### DIRECTIVE:
Write the material out again exactly as it stands.

### INFORMATION PROVIDED:
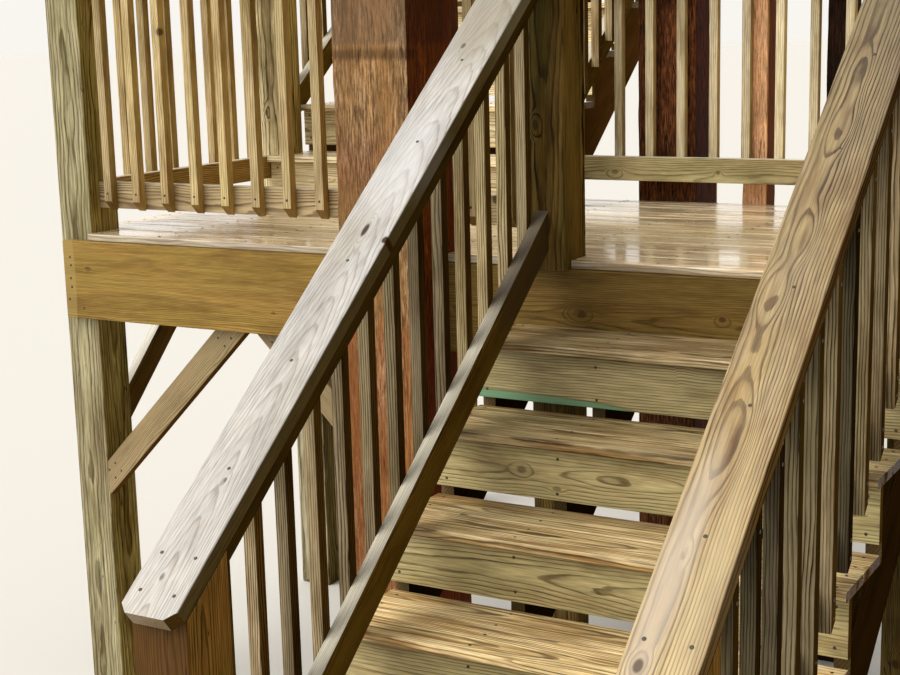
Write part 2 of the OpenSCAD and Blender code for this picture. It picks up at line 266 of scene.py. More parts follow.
@dataclass
class Stick:
    """One piece of lumber: its mesh and its own axes, along the grain, across its width and through it."""

    mesh: bmesh.types.BMesh
    along: Vector
    wide: Vector
    thin: Vector
    low: Vector = field(default_factory=Vector)
    high: Vector = field(default_factory=Vector)
    NEAR = 0.4 * MM
    MARGIN = 12 * MM

    def __post_init__(self) -> None:
        """Measures the piece along its own axes."""
        spots = [self.local(v.co) for v in self.mesh.verts]
        self.low = Vector(min(s[i] for s in spots) for i in range(3))
        self.high = Vector(max(s[i] for s in spots) for i in range(3))

    @property
    def size(self) -> Vector:
        """The piece's length, width and thickness."""
        return self.high - self.low

    @property
    def middle(self) -> Vector:
        """The piece's middle on its own axes."""
        return (self.high + self.low) / 2

    def local(self, spot: Vector) -> Vector:
        """A point of the frame on the piece's own axes."""
        return Vector((spot.dot(self.along), spot.dot(self.wide), spot.dot(self.thin)))

    def place(self, spot: Vector) -> Vector:
        """A point on the piece's own axes in the frame."""
        return self.along * spot.x + self.wide * spot.y + self.thin * spot.z

    def turn(self, thin: Vector) -> None:
        """Turns the axes about the grain until the thickness runs this way."""
        self.thin, self.wide = thin, thin.cross(self.along)
        self.__post_init__()

    def nail_line(self, side: float) -> float:
        """How far from the middle line to nail, in metres: as far as side says, but clear of the edges."""
        return min(side * MM, self.size.y / 2 - self.MARGIN)

    def surface(self, face: Vector, along: float, across: float) -> Vector:
        """Finds a point on one long face.

        Args:
            face: the face's outward direction.
            along: metres from the low end, or from the high end when negative.
            across: metres from the face's middle line.

        Returns:
            The point in the frame.
        """
        side = face.cross(self.along)
        reach = [v.co.dot(side) for v in self.mesh.verts]
        front = max(v.co.dot(face) for v in self.mesh.verts)
        run = self.low.x + along if along >= 0 else self.high.x + along
        return self.along * run + side * ((min(reach) + max(reach)) / 2 + across) + face * front

    def ease(self, radius: float, segments: int) -> None:
        """Rounds the four arrises that run along the grain.

        Args:
            radius: how far the rounding goes in, in metres.
            segments: facets on each arris.
        """
        edges = []
        for edge in self.mesh.edges:
            ends = [self.local(v.co) for v in edge.verts]
            corners = all(min(abs(e[i] - self.low[i]), abs(e[i] - self.high[i])) < self.NEAR
                for e in ends for i in (1, 2))
            run = (edge.verts[1].co - edge.verts[0].co).normalized()
            if corners and abs(run.dot(self.along)) > 0.999:
                edges.append(edge)
        bmesh.ops.bevel(self.mesh, geom=edges, offset=radius, offset_type="OFFSET", segments=segments,
            profile=0.5, affect="EDGES", clamp_overlap=True)

    def slice(self, step: float) -> None:
        """Cuts the mesh square across the grain at even steps, so that it can bend."""
        count = int(self.size.x / step)
        for i in range(1, count):
            spot = self.low.x + self.size.x * i / count
            whole = self.mesh.verts[:] + self.mesh.edges[:] + self.mesh.faces[:]
            bmesh.ops.bisect_plane(self.mesh, geom=whole, dist=1e-6, plane_co=self.along * spot,
                plane_no=self.along)

    def crook(self, amount: float, draw: random.Random) -> None:
        """Bends the piece as sawn lumber bends when it dries.

        Args:
            amount: the largest sideways move, in metres.
            draw: the seeded generator.
        """
        shift = draw.uniform(0, 500)
        for vertex in self.mesh.verts:
            run = vertex.co.dot(self.along) * 1.1 + shift
            vertex.co += self.wide * (amount * noise.noise(Vector((run, 3.7, 1.2))))
            vertex.co += self.thin * (amount * 0.6 * noise.noise(Vector((run, 9.1, 4.4))))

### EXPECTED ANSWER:
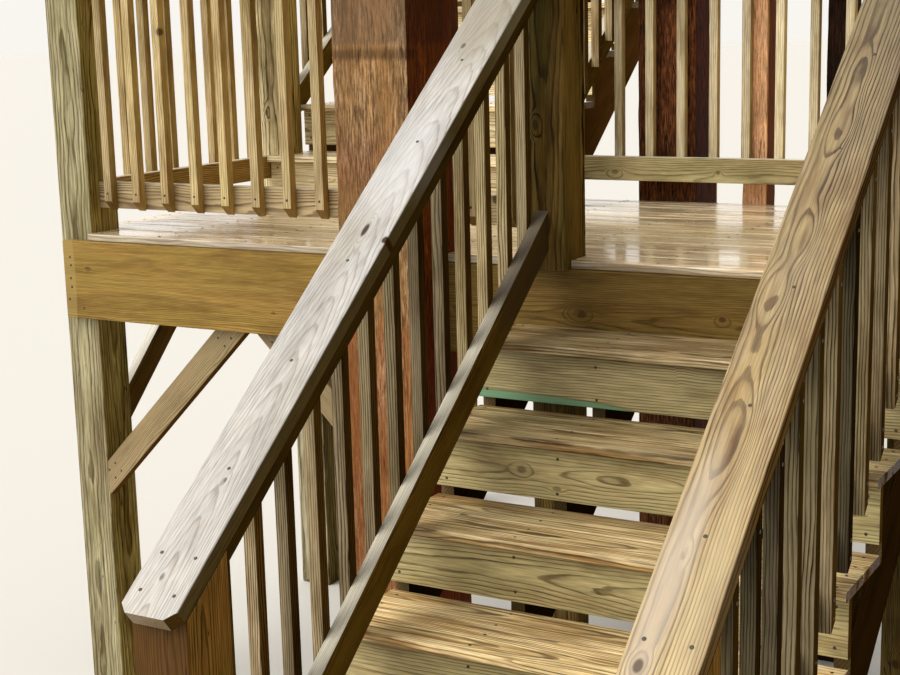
Write part 2 of the OpenSCAD and Blender code for this picture. It picks up at line 266 of scene.py. More parts follow.
@dataclass
class Stick:
    """One piece of lumber: its mesh and its own axes, along the grain, across its width and through it."""

    mesh: bmesh.types.BMesh
    along: Vector
    wide: Vector
    thin: Vector
    low: Vector = field(default_factory=Vector)
    high: Vector = field(default_factory=Vector)
    NEAR = 0.4 * MM
    MARGIN = 12 * MM

    def __post_init__(self) -> None:
        """Measures the piece along its own axes."""
        spots = [self.local(v.co) for v in self.mesh.verts]
        self.low = Vector(min(s[i] for s in spots) for i in range(3))
        self.high = Vector(max(s[i] for s in spots) for i in range(3))

    @property
    def size(self) -> Vector:
        """The piece's length, width and thickness."""
        return self.high - self.low

    @property
    def middle(self) -> Vector:
        """The piece's middle on its own axes."""
        return (self.high + self.low) / 2

    def local(self, spot: Vector) -> Vector:
        """A point of the frame on the piece's own axes."""
        return Vector((spot.dot(self.along), spot.dot(self.wide), spot.dot(self.thin)))

    def place(self, spot: Vector) -> Vector:
        """A point on the piece's own axes in the frame."""
        return self.along * spot.x + self.wide * spot.y + self.thin * spot.z

    def turn(self, thin: Vector) -> None:
        """Turns the axes about the grain until the thickness runs this way."""
        self.thin, self.wide = thin, thin.cross(self.along)
        self.__post_init__()

    def nail_line(self, side: float) -> float:
        """How far from the middle line to nail, in metres: as far as side says, but clear of the edges."""
        return min(side * MM, self.size.y / 2 - self.MARGIN)

    def surface(self, face: Vector, along: float, across: float) -> Vector:
        """Finds a point on one long face.

        Args:
            face: the face's outward direction.
            along: metres from the low end, or from the high end when negative.
            across: metres from the face's middle line.

        Returns:
            The point in the frame.
        """
        side = face.cross(self.along)
        reach = [v.co.dot(side) for v in self.mesh.verts]
        front = max(v.co.dot(face) for v in self.mesh.verts)
        run = self.low.x + along if along >= 0 else self.high.x + along
        return self.along * run + side * ((min(reach) + max(reach)) / 2 + across) + face * front

    def ease(self, radius: float, segments: int) -> None:
        """Rounds the four arrises that run along the grain.

        Args:
            radius: how far the rounding goes in, in metres.
            segments: facets on each arris.
        """
        edges = []
        for edge in self.mesh.edges:
            ends = [self.local(v.co) for v in edge.verts]
            corners = all(min(abs(e[i] - self.low[i]), abs(e[i] - self.high[i])) < self.NEAR
                for e in ends for i in (1, 2))
            run = (edge.verts[1].co - edge.verts[0].co).normalized()
            if corners and abs(run.dot(self.along)) > 0.999:
                edges.append(edge)
        bmesh.ops.bevel(self.mesh, geom=edges, offset=radius, offset_type="OFFSET", segments=segments,
            profile=0.5, affect="EDGES", clamp_overlap=True)

    def slice(self, step: float) -> None:
        """Cuts the mesh square across the grain at even steps, so that it can bend."""
        count = int(self.size.x / step)
        for i in range(1, count):
            spot = self.low.x + self.size.x * i / count
            whole = self.mesh.verts[:] + self.mesh.edges[:] + self.mesh.faces[:]
            bmesh.ops.bisect_plane(self.mesh, geom=whole, dist=1e-6, plane_co=self.along * spot,
                plane_no=self.along)

    def crook(self, amount: float, draw: random.Random) -> None:
        """Bends the piece as sawn lumber bends when it dries.

        Args:
            amount: the largest sideways move, in metres.
            draw: the seeded generator.
        """
        shift = draw.uniform(0, 500)
        for vertex in self.mesh.verts:
            run = vertex.co.dot(self.along) * 1.1 + shift
            vertex.co += self.wide * (amount * noise.noise(Vector((run, 3.7, 1.2))))
            vertex.co += self.thin * (amount * 0.6 * noise.noise(Vector((run, 9.1, 4.4))))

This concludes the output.